Abstract

Multi-stream codes are used in wireless broadcast services where two or more priority classes of data are transmitted simultaneously, and a receiving terminal may decode one or more of the streams as a function of its receive signal to noise ratio. Present-day commercial cellular-based broadcast services generally utilize hierarchical modulation, a clever technique for embedding high and low-priority streams in a single modulated quadrature symbol. With many cellular standards moving to multiple-transmit antenna configurations, there are opportunities for designing new multi-stream encoding techniques that exploit these antennas. We examine the design of space-time codes that allow simple encoding and decoding of high and low-priority streams of data. A desirable multi-stream space-time code has a combination of good performance and low complexity. Performance is generally measured as coded bit-error rate, assuming max-log maximum aposteriori decoding. Complexity is measured as the effort needed to compute the aposteriori probabilities for either stream. Hierarchical modulation, for single-antenna transmissions, allows each stream to be decoded simply and independently. The paper comprises two parts. In this first part, we establish a general performance criterion for two-stream space-time codes and derive a formula for the complexity of max-log maximum aposteriori decoding of either stream.

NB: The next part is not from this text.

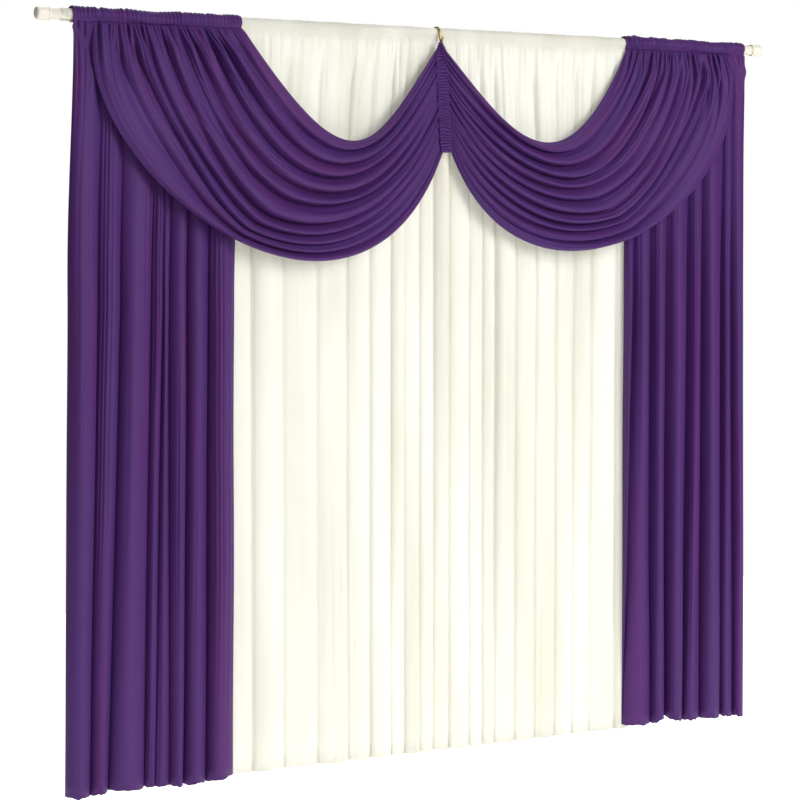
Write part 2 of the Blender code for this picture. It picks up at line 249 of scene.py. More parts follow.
# Swags: handles of the curves along the top edge and the bottom edge,
# from the heading to the centre strip, as x, y, z
LEFT_SWAG_TOP = (
    (-0.516, -0.0112, -0.0122),
    (-0.246, -0.062, -0.395),
    (-0.201, -0.058, -0.312),
    (0.015, -0.0235, -0.026),
)
LEFT_SWAG_BOTTOM = (
    (-0.888, -0.0112, -0.0122),
    (-1.003, -0.078, -0.365),
    (-0.225, -0.078, -0.880),
    (0.024, -0.0275, -0.286),
)
RIGHT_SWAG_TOP = (
    (0.583, -0.0112, -0.0122),
    (0.344, -0.062, -0.445),
    (0.188, -0.058, -0.224),
    (0.016, -0.0245, -0.025),
)
RIGHT_SWAG_BOTTOM = (
    (0.912, -0.0112, -0.0122),
    (0.992, -0.078, -0.415),
    (0.235, -0.078, -0.795),
    (0.049, -0.0275, -0.293),
)

# Swag folds: how far down from the top edge each valley lies at the heading,
# at the lowest point and at the strip, and how far the ridge below it stands out
LEFT_SWAG_FOLDS = (
    (0.0, 0.0, 0.0, 0.014),
    (0.116, 0.105, 0.11, 0.018),
    (0.204, 0.235, 0.21, 0.018),
    (0.286, 0.360, 0.31, 0.019),
    (0.380, 0.490, 0.41, 0.017),
    (0.469, 0.595, 0.51, 0.020),
    (0.585, 0.740, 0.61, 0.016),
    (0.690, 0.830, 0.71, 0.014),
    (0.790, 0.900, 0.81, 0.012),
    (0.900, 0.950, 0.91, 0.012),
    (1.0, 1.0, 1.0, 0.0),
)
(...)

We also show how existing space-time codes may be combined with hierarchical modulation in a "direct sum". The direct-sum codes have low complexity, but we show in the second part of this paper that these codes can be significantly outperformed by non-direct-sum codes. One of our proposed two-stream codes performs 4 dB better than the Alamouti direct-sum code; it also has the benefit of decoding complexity in one stream that is a bounded function of the rate of the other.